• [To do]
What is the number of lines in the data that hold the string "names"? Reply with that number only.
------------------------------------------------------------
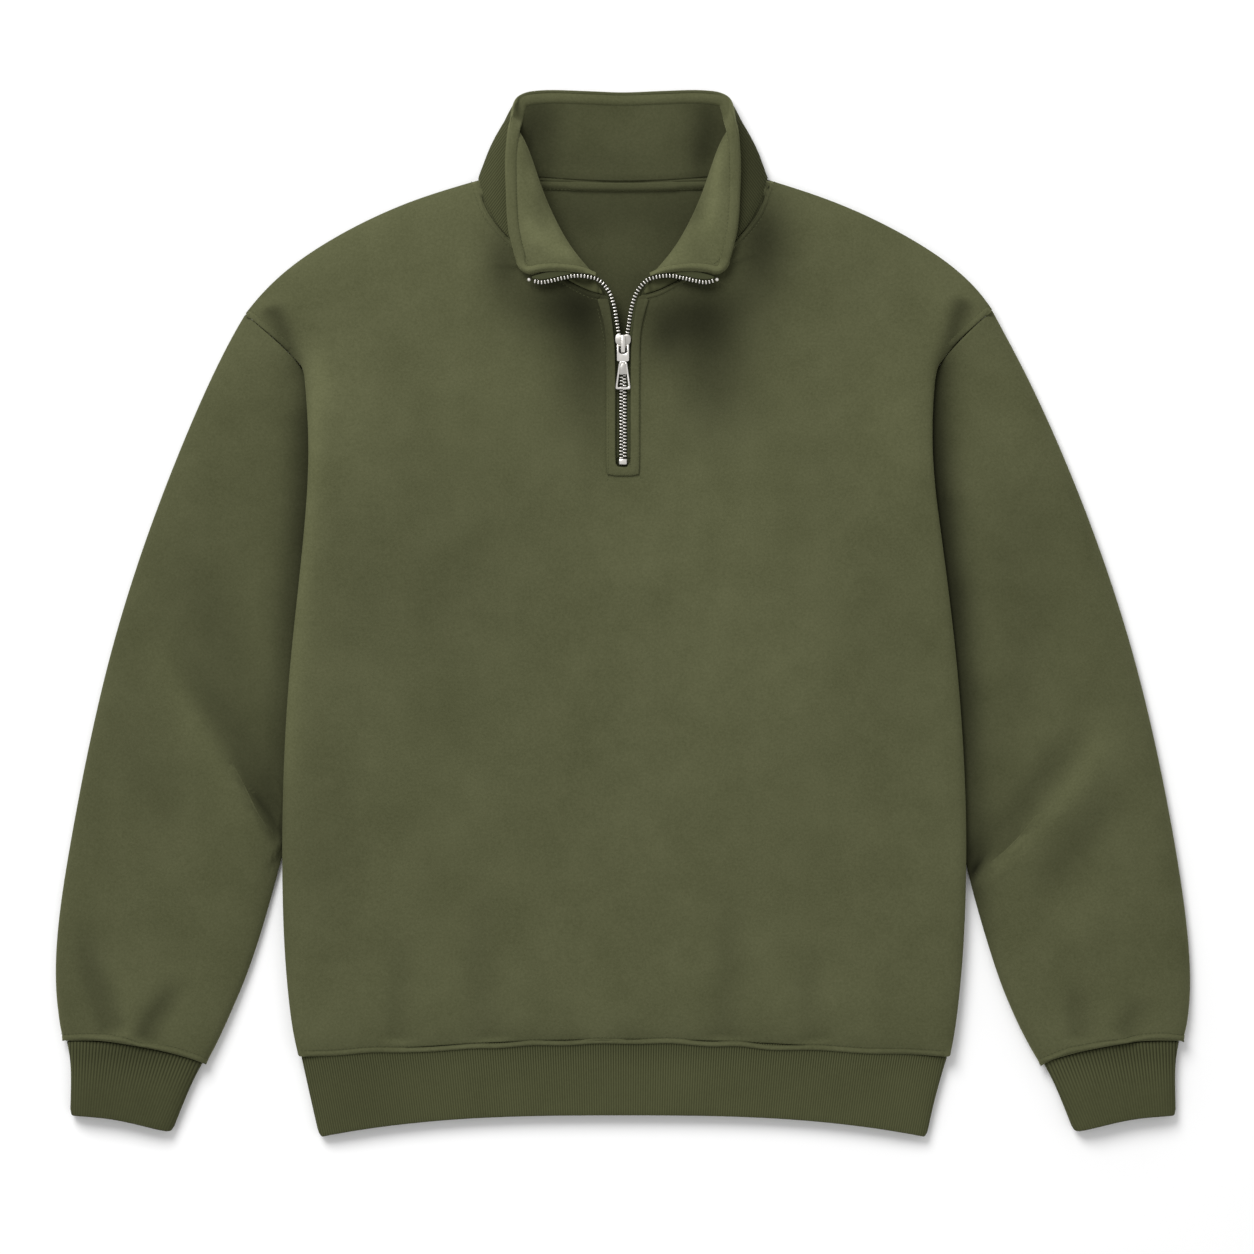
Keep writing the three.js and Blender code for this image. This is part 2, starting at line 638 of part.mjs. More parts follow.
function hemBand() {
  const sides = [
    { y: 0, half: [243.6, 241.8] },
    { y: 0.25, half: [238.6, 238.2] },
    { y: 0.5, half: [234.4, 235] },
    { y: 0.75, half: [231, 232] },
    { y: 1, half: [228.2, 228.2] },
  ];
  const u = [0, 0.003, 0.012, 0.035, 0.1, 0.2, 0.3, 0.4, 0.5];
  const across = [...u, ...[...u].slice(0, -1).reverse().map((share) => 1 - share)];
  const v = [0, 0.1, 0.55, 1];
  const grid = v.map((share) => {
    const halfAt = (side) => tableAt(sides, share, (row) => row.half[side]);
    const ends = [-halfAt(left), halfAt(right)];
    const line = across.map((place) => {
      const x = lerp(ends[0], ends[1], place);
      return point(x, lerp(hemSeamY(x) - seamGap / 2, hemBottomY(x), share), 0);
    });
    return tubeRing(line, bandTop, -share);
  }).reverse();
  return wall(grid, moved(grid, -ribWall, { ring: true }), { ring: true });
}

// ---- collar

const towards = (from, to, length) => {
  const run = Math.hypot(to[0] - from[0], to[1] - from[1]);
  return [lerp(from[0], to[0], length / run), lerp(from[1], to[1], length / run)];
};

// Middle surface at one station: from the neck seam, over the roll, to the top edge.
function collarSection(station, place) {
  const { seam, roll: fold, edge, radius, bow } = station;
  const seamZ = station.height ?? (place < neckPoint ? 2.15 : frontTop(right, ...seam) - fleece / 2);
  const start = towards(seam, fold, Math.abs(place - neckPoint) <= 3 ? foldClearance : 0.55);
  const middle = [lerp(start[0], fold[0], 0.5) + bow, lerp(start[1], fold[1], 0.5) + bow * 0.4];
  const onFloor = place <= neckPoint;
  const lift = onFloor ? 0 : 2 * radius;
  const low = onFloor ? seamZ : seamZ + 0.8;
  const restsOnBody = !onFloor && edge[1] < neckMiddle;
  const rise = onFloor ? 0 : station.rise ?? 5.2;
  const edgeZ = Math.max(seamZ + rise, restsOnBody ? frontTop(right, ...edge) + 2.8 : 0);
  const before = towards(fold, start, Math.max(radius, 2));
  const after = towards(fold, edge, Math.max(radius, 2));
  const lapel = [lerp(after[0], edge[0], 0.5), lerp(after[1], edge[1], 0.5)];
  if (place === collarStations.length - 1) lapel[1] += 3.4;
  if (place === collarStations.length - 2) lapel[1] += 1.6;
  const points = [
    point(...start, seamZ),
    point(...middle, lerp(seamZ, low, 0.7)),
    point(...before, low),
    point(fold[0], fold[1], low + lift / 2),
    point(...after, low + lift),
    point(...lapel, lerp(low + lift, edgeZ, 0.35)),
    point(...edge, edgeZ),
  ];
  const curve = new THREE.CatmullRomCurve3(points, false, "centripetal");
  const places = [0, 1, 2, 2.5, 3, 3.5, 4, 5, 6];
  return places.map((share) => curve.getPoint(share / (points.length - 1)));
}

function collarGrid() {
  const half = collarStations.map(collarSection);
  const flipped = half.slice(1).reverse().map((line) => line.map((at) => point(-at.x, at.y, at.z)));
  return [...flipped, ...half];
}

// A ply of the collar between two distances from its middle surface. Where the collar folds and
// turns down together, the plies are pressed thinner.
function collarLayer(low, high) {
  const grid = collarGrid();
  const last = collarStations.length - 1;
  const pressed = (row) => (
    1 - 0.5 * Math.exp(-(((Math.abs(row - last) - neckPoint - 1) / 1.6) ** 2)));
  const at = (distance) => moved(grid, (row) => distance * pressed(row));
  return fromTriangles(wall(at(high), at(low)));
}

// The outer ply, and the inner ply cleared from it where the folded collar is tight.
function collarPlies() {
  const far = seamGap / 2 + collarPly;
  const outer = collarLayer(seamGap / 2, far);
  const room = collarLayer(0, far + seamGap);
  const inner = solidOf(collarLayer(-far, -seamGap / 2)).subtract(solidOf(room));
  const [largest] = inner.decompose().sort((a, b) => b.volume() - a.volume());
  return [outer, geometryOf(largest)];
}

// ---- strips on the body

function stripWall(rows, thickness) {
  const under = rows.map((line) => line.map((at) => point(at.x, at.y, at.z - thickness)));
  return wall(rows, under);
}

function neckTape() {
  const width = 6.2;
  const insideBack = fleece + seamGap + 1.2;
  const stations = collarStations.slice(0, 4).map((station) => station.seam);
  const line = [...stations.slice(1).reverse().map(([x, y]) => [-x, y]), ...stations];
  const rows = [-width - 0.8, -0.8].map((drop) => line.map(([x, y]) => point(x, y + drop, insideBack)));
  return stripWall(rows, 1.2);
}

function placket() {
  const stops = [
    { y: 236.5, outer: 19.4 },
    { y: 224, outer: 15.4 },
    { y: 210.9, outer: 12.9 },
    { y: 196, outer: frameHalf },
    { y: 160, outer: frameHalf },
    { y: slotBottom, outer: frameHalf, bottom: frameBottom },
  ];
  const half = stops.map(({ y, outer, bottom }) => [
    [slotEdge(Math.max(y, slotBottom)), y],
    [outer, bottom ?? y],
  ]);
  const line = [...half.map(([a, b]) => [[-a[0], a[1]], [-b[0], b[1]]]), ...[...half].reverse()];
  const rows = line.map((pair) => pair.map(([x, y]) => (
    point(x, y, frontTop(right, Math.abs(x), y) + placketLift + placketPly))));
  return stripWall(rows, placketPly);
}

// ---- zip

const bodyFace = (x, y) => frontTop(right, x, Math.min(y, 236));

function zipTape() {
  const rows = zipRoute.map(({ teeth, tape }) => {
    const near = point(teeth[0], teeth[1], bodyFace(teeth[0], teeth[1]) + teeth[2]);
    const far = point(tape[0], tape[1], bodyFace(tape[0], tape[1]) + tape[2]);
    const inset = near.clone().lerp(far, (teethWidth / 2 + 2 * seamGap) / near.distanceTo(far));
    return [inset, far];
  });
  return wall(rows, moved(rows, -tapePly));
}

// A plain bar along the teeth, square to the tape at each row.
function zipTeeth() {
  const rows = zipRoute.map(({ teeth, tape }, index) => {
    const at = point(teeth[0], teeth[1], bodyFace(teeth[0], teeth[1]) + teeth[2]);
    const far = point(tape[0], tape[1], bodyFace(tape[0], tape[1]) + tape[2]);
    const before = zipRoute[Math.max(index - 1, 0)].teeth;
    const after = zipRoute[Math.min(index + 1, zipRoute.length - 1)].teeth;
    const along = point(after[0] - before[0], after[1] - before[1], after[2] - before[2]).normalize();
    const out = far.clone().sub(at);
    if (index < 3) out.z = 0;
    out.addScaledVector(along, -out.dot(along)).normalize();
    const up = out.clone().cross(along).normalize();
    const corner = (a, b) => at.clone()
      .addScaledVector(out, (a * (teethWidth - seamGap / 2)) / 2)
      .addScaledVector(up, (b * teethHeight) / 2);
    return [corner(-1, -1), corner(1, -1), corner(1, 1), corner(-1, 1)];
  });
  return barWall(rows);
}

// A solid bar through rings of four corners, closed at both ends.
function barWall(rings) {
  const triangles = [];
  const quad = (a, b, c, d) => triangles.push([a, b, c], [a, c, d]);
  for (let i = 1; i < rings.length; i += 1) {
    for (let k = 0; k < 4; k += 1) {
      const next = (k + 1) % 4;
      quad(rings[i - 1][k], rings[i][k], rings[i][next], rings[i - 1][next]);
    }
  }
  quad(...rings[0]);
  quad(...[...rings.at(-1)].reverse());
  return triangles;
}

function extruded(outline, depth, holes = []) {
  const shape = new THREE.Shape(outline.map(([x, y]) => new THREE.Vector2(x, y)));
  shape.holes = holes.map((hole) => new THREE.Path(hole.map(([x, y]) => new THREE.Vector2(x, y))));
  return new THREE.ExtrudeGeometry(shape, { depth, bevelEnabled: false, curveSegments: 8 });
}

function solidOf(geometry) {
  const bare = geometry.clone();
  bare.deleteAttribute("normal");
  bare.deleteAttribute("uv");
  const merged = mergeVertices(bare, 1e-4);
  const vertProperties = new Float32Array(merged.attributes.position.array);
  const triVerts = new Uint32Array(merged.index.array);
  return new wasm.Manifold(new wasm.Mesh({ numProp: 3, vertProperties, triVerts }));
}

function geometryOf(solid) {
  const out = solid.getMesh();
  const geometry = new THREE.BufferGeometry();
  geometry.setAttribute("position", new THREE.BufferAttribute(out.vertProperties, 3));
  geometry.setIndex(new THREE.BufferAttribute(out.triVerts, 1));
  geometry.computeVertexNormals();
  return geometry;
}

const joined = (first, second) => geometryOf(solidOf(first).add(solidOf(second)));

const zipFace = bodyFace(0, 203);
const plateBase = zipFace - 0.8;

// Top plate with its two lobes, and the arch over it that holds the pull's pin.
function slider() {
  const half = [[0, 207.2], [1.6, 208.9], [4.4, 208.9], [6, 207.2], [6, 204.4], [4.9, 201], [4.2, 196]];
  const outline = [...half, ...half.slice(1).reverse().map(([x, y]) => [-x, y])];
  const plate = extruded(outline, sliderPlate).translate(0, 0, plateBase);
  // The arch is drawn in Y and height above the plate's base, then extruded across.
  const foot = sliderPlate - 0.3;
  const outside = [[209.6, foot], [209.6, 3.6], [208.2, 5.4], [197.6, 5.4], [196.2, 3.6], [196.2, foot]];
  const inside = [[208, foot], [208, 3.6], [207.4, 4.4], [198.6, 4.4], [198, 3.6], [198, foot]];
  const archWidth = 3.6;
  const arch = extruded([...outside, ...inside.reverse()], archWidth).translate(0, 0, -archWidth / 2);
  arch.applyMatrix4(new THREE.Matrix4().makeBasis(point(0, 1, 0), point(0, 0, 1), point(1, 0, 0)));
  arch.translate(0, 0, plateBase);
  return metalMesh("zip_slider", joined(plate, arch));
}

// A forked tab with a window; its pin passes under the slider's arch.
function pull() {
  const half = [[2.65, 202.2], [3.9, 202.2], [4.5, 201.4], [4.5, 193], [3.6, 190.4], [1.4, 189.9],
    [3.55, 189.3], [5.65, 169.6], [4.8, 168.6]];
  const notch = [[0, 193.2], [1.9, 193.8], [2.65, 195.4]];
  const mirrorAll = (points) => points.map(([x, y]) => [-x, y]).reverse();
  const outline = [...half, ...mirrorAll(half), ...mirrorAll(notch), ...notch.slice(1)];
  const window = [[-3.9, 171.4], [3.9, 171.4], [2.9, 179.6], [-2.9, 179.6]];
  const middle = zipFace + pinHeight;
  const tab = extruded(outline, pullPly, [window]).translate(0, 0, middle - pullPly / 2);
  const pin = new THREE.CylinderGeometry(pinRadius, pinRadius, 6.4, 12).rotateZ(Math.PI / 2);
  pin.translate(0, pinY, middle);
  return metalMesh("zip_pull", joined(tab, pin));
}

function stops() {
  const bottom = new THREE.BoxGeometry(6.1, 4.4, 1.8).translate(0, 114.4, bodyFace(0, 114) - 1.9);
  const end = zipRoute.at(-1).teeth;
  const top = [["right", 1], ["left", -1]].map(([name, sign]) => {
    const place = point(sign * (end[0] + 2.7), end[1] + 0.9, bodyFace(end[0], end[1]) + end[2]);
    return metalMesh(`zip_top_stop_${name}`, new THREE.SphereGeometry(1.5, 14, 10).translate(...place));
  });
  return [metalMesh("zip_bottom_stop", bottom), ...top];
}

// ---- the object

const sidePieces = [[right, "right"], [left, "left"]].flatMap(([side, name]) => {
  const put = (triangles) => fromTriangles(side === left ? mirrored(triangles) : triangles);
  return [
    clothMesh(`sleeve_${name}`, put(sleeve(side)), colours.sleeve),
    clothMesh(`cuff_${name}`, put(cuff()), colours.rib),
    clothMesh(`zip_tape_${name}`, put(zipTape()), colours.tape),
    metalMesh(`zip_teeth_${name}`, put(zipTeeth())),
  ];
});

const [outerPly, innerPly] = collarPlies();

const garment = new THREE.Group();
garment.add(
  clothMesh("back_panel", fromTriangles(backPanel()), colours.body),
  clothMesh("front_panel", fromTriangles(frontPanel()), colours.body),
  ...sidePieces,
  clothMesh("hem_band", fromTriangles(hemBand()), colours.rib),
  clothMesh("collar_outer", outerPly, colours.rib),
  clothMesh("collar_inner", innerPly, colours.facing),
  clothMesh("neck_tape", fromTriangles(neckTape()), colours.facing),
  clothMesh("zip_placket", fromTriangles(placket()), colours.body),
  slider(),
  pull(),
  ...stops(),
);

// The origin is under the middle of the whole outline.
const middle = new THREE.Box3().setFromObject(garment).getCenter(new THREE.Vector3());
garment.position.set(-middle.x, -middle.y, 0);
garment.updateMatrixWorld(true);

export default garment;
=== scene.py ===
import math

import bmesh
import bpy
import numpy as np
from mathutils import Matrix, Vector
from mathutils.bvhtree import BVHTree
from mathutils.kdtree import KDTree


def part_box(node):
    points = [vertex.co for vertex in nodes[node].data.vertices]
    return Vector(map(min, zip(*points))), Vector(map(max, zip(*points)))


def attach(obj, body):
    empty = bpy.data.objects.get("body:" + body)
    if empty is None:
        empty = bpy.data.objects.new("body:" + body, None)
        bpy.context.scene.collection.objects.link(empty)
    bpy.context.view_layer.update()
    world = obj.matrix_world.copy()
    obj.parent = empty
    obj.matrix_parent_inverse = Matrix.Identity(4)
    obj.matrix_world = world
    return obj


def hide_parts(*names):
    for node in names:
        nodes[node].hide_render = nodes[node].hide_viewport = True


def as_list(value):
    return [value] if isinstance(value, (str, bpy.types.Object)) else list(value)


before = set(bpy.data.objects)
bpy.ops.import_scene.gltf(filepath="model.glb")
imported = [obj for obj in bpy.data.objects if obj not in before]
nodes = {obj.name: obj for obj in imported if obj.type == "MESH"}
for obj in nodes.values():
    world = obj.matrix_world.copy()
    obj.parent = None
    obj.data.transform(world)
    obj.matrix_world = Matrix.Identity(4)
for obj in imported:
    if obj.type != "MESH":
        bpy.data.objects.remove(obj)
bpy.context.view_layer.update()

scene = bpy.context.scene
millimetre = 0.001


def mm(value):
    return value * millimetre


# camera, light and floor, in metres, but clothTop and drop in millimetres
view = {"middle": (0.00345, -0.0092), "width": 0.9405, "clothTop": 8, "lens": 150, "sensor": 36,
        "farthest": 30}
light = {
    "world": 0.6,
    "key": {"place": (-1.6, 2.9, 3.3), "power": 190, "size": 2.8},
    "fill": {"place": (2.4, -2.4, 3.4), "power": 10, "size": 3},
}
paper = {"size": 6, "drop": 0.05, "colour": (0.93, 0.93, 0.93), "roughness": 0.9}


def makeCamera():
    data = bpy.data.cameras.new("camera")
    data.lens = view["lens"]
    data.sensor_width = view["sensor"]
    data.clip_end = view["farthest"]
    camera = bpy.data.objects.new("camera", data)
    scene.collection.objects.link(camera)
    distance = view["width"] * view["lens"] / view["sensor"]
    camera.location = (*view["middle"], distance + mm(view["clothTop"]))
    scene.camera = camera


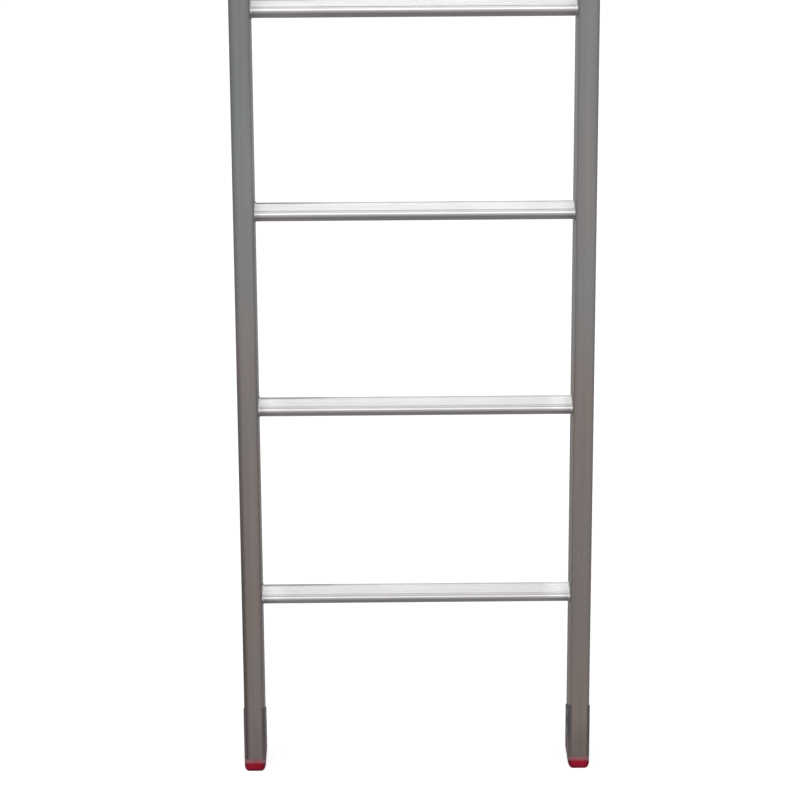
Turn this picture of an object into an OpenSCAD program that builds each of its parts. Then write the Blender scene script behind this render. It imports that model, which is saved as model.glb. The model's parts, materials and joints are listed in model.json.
------------------------------------------------------------
• [The output]
2